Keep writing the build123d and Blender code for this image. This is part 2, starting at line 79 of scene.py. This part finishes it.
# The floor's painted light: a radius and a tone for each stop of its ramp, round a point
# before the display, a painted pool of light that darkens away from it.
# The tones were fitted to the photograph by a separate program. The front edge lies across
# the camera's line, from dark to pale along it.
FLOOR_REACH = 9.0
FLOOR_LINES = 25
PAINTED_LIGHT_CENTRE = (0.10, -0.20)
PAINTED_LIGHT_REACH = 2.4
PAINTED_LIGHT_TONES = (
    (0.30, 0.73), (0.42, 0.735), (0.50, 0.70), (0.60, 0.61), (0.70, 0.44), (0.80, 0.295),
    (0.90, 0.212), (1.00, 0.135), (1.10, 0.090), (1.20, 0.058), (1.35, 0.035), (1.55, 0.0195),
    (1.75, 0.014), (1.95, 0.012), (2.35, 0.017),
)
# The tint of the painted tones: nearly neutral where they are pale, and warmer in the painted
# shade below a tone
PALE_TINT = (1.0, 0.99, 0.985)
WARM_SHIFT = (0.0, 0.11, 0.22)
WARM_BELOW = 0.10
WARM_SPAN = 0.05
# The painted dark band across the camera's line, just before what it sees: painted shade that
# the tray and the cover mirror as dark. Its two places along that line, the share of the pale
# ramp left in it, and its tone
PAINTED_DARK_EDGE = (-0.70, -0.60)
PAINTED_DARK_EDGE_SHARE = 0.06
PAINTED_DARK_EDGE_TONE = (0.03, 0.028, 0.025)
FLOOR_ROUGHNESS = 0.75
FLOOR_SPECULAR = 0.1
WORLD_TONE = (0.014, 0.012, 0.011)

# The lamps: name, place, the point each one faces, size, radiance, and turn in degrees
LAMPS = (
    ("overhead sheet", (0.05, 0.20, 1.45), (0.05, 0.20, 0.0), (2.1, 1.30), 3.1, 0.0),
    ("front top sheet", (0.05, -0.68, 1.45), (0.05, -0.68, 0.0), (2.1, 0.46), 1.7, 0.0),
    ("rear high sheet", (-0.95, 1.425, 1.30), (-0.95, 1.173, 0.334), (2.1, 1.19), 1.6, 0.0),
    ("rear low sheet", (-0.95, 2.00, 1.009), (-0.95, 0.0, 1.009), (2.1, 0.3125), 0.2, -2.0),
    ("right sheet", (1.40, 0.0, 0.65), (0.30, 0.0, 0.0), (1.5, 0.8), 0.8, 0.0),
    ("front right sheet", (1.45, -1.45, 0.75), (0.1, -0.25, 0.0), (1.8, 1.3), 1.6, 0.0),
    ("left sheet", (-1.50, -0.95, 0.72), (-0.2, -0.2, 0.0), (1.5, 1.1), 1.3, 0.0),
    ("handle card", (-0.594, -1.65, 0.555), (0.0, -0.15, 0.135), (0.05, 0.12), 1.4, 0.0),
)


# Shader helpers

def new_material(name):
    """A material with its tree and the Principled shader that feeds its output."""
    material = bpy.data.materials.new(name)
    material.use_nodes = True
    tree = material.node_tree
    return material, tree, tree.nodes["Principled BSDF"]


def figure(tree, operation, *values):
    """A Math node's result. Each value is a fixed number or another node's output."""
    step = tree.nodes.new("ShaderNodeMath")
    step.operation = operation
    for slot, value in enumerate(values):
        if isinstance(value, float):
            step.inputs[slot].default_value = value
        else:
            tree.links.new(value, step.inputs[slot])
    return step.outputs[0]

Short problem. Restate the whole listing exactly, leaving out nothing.

Full answer.
Keep writing the build123d and Blender code for this image. This is part 2, starting at line 79 of scene.py. This part finishes it.
# The floor's painted light: a radius and a tone for each stop of its ramp, round a point
# before the display, a painted pool of light that darkens away from it.
# The tones were fitted to the photograph by a separate program. The front edge lies across
# the camera's line, from dark to pale along it.
FLOOR_REACH = 9.0
FLOOR_LINES = 25
PAINTED_LIGHT_CENTRE = (0.10, -0.20)
PAINTED_LIGHT_REACH = 2.4
PAINTED_LIGHT_TONES = (
    (0.30, 0.73), (0.42, 0.735), (0.50, 0.70), (0.60, 0.61), (0.70, 0.44), (0.80, 0.295),
    (0.90, 0.212), (1.00, 0.135), (1.10, 0.090), (1.20, 0.058), (1.35, 0.035), (1.55, 0.0195),
    (1.75, 0.014), (1.95, 0.012), (2.35, 0.017),
)
# The tint of the painted tones: nearly neutral where they are pale, and warmer in the painted
# shade below a tone
PALE_TINT = (1.0, 0.99, 0.985)
WARM_SHIFT = (0.0, 0.11, 0.22)
WARM_BELOW = 0.10
WARM_SPAN = 0.05
# The painted dark band across the camera's line, just before what it sees: painted shade that
# the tray and the cover mirror as dark. Its two places along that line, the share of the pale
# ramp left in it, and its tone
PAINTED_DARK_EDGE = (-0.70, -0.60)
PAINTED_DARK_EDGE_SHARE = 0.06
PAINTED_DARK_EDGE_TONE = (0.03, 0.028, 0.025)
FLOOR_ROUGHNESS = 0.75
FLOOR_SPECULAR = 0.1
WORLD_TONE = (0.014, 0.012, 0.011)

# The lamps: name, place, the point each one faces, size, radiance, and turn in degrees
LAMPS = (
    ("overhead sheet", (0.05, 0.20, 1.45), (0.05, 0.20, 0.0), (2.1, 1.30), 3.1, 0.0),
    ("front top sheet", (0.05, -0.68, 1.45), (0.05, -0.68, 0.0), (2.1, 0.46), 1.7, 0.0),
    ("rear high sheet", (-0.95, 1.425, 1.30), (-0.95, 1.173, 0.334), (2.1, 1.19), 1.6, 0.0),
    ("rear low sheet", (-0.95, 2.00, 1.009), (-0.95, 0.0, 1.009), (2.1, 0.3125), 0.2, -2.0),
    ("right sheet", (1.40, 0.0, 0.65), (0.30, 0.0, 0.0), (1.5, 0.8), 0.8, 0.0),
    ("front right sheet", (1.45, -1.45, 0.75), (0.1, -0.25, 0.0), (1.8, 1.3), 1.6, 0.0),
    ("left sheet", (-1.50, -0.95, 0.72), (-0.2, -0.2, 0.0), (1.5, 1.1), 1.3, 0.0),
    ("handle card", (-0.594, -1.65, 0.555), (0.0, -0.15, 0.135), (0.05, 0.12), 1.4, 0.0),
)


# Shader helpers

def new_material(name):
    """A material with its tree and the Principled shader that feeds its output."""
    material = bpy.data.materials.new(name)
    material.use_nodes = True
    tree = material.node_tree
    return material, tree, tree.nodes["Principled BSDF"]


def figure(tree, operation, *values):
    """A Math node's result. Each value is a fixed number or another node's output."""
    step = tree.nodes.new("ShaderNodeMath")
    step.operation = operation
    for slot, value in enumerate(values):
        if isinstance(value, float):
            step.inputs[slot].default_value = value
        else:
            tree.links.new(value, step.inputs[slot])
    return step.outputs[0]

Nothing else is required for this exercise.